Look-a-Like Audiences
How to create and optimize look-a-like audiences on Facebook, Google and LinkedIn. Find new customers similar to your best ones.
Look-a-Like Audiences: Finding New Customers Similar to Your Best Ones
Look-a-like audiences (also known as lookalike audiences or similar audiences) are targeting segments created by advertising platforms using machine learning to find new users who share characteristics with a source audience you define. By analyzing patterns in your existing customer data, platforms like Meta, Google and LinkedIn can identify prospects with similar demographics, interests and behaviors who are likely to be interested in your offering.
How Look-a-Like Audiences Work
You provide the platform with a source audience, such as a list of your best customers, website converters or engaged email subscribers. The platform's machine learning algorithms analyze hundreds of data points about these users, including demographics, online behavior, device usage and social connections. It then searches its user base for people who match these patterns but are not yet in your source audience.
The quality of your look-a-like audience depends entirely on the quality and size of your source audience. A source audience of your top 1,000 customers by lifetime value will produce a much more effective look-a-like than a source audience of all website visitors. Be strategic about which customers you use as your seed.
Creating Effective Source Audiences
The best source audiences share specific, valuable characteristics:
- High-value customers: Customers with the highest lifetime value, repeat purchase rate or average order value. This tells the algorithm to find people likely to become valuable customers.
- Recent converters: Customers who purchased in the last 30-90 days. Recency ensures the source audience reflects current market conditions.
- Engaged users: Users who regularly interact with your content, emails or app. High engagement signals genuine interest.
- Specific product purchasers: If you want to grow a specific product line, use buyers of that product as your source.
Aim for a source audience of at least 1,000 users for Meta and 1,000 for Google. Larger source audiences generally produce better results because the algorithm has more data to identify meaningful patterns.
Audience Size and Similarity
Most platforms let you control the size of your look-a-like audience, typically expressed as a percentage of the platform's total user base in your target country. A 1 percent look-a-like is the most similar to your source audience but the smallest. A 10 percent look-a-like is larger but less similar.
Start with smaller, more similar audiences (1-3 percent) and expand as you find what works. Test different sizes against each other to find the optimal balance between reach and relevance. In many cases, you can layer multiple look-a-like sizes to create a tiered bidding strategy where you bid higher for the most similar audiences.

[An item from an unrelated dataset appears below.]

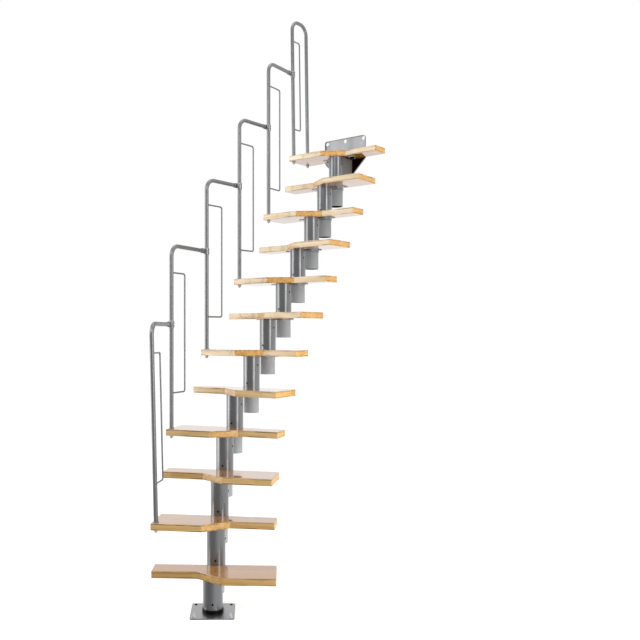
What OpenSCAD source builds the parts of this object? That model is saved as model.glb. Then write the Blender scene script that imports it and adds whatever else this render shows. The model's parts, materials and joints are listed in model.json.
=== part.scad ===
// Space-saving staircase: a stack of steel spine modules carries twelve paddle
// treads and a bent-tube rail. Millimetres, +Z up, +Y is the way one walks in,
// +X is to the climber's right. The origin is under the base plate, on the
// axis of the first column.

/* [Climb] */
// Floor to the top of the first tread
first_rise = 209; // [180:1:240]
// Tread top to tread top
rise = 226; // [190:1:240]
// Column axis to column axis
going = 150.5; // [120:0.5:220]
// Way each module points, degrees clockwise from +Y
spine_dir = [4, 5, 9, 21.5, 41, 42.5, 43, 40.5, 41, 40, 38, 38];
// Way each tread faces, degrees clockwise from +Y
tread_dir = [2.5, 8.5, 12.5, 21.5, 32.5, 38.5, 39.5, 40, 40.5, 39.5, 38, 40.5];

/* [Treads] */
// Width of a tread
tread_w = 650; // [500:10:900]
// Thickness of a tread
tread_t = 38; // [25:1:50]
// Depth of the half one steps on
deep_run = 230; // [160:1:300]
// Depth of the cut-back half
shallow_run = 127; // [80:1:150]
// Cut-back knee from the middle of the tread
knee_shallow = 86; // [40:1:120]
// Deep knee from the middle of the tread
knee_deep = 50; // [20:1:120]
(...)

Platform-Specific Considerations
Meta's lookalike audiences are among the most powerful due to the depth of user data Meta has access to. Use them for both prospecting and to supplement retargeting efforts. Google's similar audiences (now evolving into optimized targeting and audience expansion) work across Search, Display and YouTube. LinkedIn's lookalike audiences are particularly effective for B2B because the source data includes professional attributes.
Each platform creates look-a-likes differently, so a source audience may produce different quality look-a-likes across platforms. Test on each platform independently and compare results as part of your channel experiments.
Optimizing Look-a-Like Performance
Regularly refresh your source audiences to reflect current customer characteristics. Customers acquired two years ago may differ significantly from those acquired recently. Test multiple source audiences simultaneously, such as high-value customers versus recent converters, to see which produces the best look-a-like performance.
Combine look-a-like targeting with interest or behavioral targeting to create more focused segments. Exclude existing customers and recent website visitors to ensure your look-a-like campaigns focus purely on new prospect acquisition.
Frequently Asked Questions
What is the minimum source audience size?
Meta requires at least 100 people but recommends 1,000-5,000 for best results. Google recommends at least 1,000 users. LinkedIn requires 300 matched members. Larger source audiences almost always produce better look-a-likes because the algorithm has more data to work with.
Should we use customer email lists or pixel-based audiences?
Both work, but email lists of verified customers typically produce higher-quality look-a-likes because they represent confirmed buyers rather than just website visitors. If using pixel-based audiences, filter for converters or high-engagement users rather than all visitors. Ensure proper measurement to track which source type performs best.
How often should we refresh look-a-like audiences?
Refresh your source audiences monthly for best results. Customer characteristics shift over time, and platforms need fresh data to maintain look-a-like quality. If you notice declining performance from look-a-like campaigns, refreshing the source audience is often the first fix to try.